-- start of SUPPLIED INFORMATION --
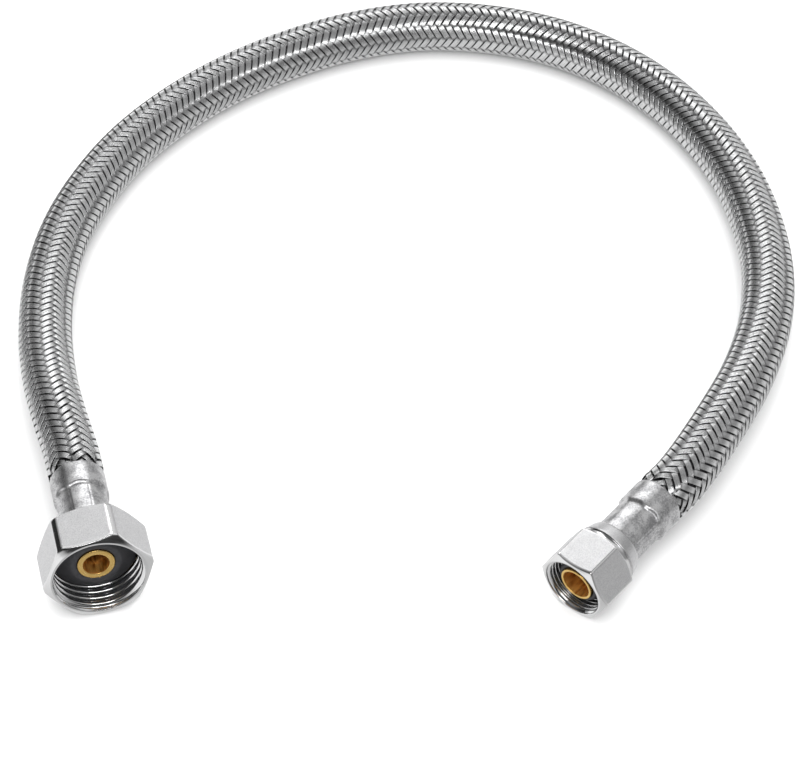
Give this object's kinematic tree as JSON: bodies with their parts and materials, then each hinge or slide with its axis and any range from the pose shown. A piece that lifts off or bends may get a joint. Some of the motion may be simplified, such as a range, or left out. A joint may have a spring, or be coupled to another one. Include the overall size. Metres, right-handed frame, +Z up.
{
  "type": "braided supply line",
  "caption": "Flexible braided water supply line with a large swivel nut for a faucet shank at one end and a small compression swivel nut for a stop valve at the other.",
  "frame": {"origin": "on the surface that the line lies on, midway between the two fittings' outer limits", "axes": "+Z up from the surface, +X from the faucet fitting towards the valve fitting, -Y the way the faucet nut opens"},
  "size_m": [0.1913, 0.2135, 0.024],
  "materials": {
    "braid": "bright woven stainless wire",
    "liner": "matt flexible liner",
    "ferrule": "satin stainless, crimp marks",
    "nut": "satin nickel plated flats, polished chamfers",
    "insert": "turned brass",
    "gasket": "matt black rubber"
  },
  "bodies": {
    "root": {"braid_sleeve": "braid", "inner_hose": "liner", "faucet_ferrule": "ferrule", "faucet_insert": "insert", "faucet_gasket": "gasket", "valve_ferrule": "ferrule", "valve_insert": "insert", "valve_gasket": "gasket"},
    "faucet_swivel": {"faucet_nut": "nut"},
    "valve_swivel": {"valve_nut": "nut"}
  },
  "joints": [
    {"name": "faucet_nut_turn", "type": "hinge", "parent": "root", "child": "faucet_swivel", "pos_m": [-0.05889, 0.00214, 0.01202], "axis": [0.0523, -0.9982, 0.0279], "continuous": true},
    {"name": "valve_nut_turn", "type": "hinge", "parent": "root", "child": "valve_swivel", "pos_m": [0.0482, -0.01703, 0.00834], "axis": [-0.7642, -0.6412, -0.0698], "continuous": true}
  ]
}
-- end of SUPPLIED INFORMATION --
◆ EXERCISE AIM ◆
Would you give the material above again, complete and exact?

◆ OUTPUT FOR THIS TASK ◆
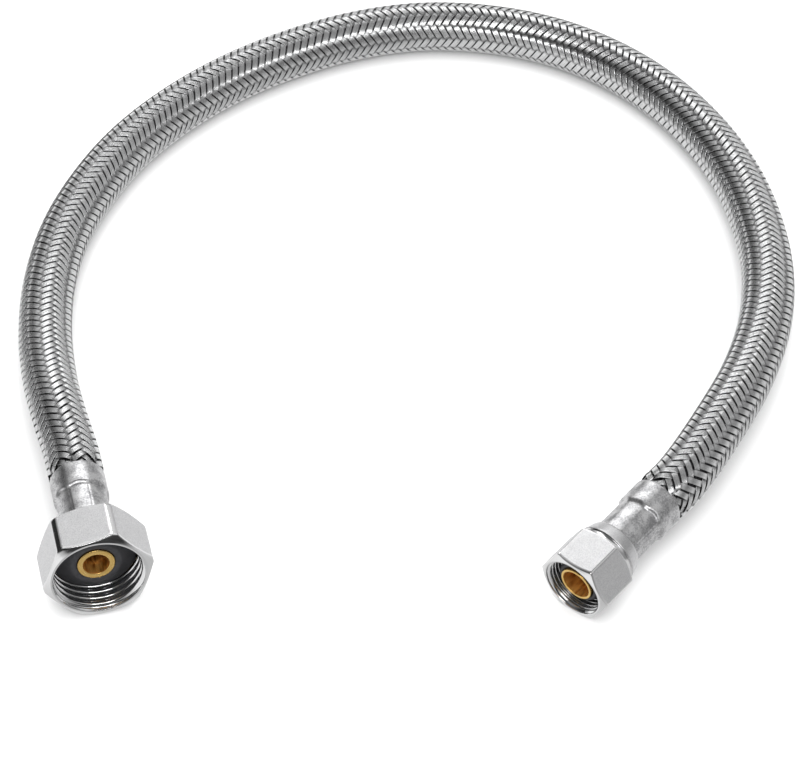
Give this object's kinematic tree as JSON: bodies with their parts and materials, then each hinge or slide with its axis and any range from the pose shown. A piece that lifts off or bends may get a joint. Some of the motion may be simplified, such as a range, or left out. A joint may have a spring, or be coupled to another one. Include the overall size. Metres, right-handed frame, +Z up.
{
  "type": "braided supply line",
  "caption": "Flexible braided water supply line with a large swivel nut for a faucet shank at one end and a small compression swivel nut for a stop valve at the other.",
  "frame": {"origin": "on the surface that the line lies on, midway between the two fittings' outer limits", "axes": "+Z up from the surface, +X from the faucet fitting towards the valve fitting, -Y the way the faucet nut opens"},
  "size_m": [0.1913, 0.2135, 0.024],
  "materials": {
    "braid": "bright woven stainless wire",
    "liner": "matt flexible liner",
    "ferrule": "satin stainless, crimp marks",
    "nut": "satin nickel plated flats, polished chamfers",
    "insert": "turned brass",
    "gasket": "matt black rubber"
  },
  "bodies": {
    "root": {"braid_sleeve": "braid", "inner_hose": "liner", "faucet_ferrule": "ferrule", "faucet_insert": "insert", "faucet_gasket": "gasket", "valve_ferrule": "ferrule", "valve_insert": "insert", "valve_gasket": "gasket"},
    "faucet_swivel": {"faucet_nut": "nut"},
    "valve_swivel": {"valve_nut": "nut"}
  },
  "joints": [
    {"name": "faucet_nut_turn", "type": "hinge", "parent": "root", "child": "faucet_swivel", "pos_m": [-0.05889, 0.00214, 0.01202], "axis": [0.0523, -0.9982, 0.0279], "continuous": true},
    {"name": "valve_nut_turn", "type": "hinge", "parent": "root", "child": "valve_swivel", "pos_m": [0.0482, -0.01703, 0.00834], "axis": [-0.7642, -0.6412, -0.0698], "continuous": true}
  ]
}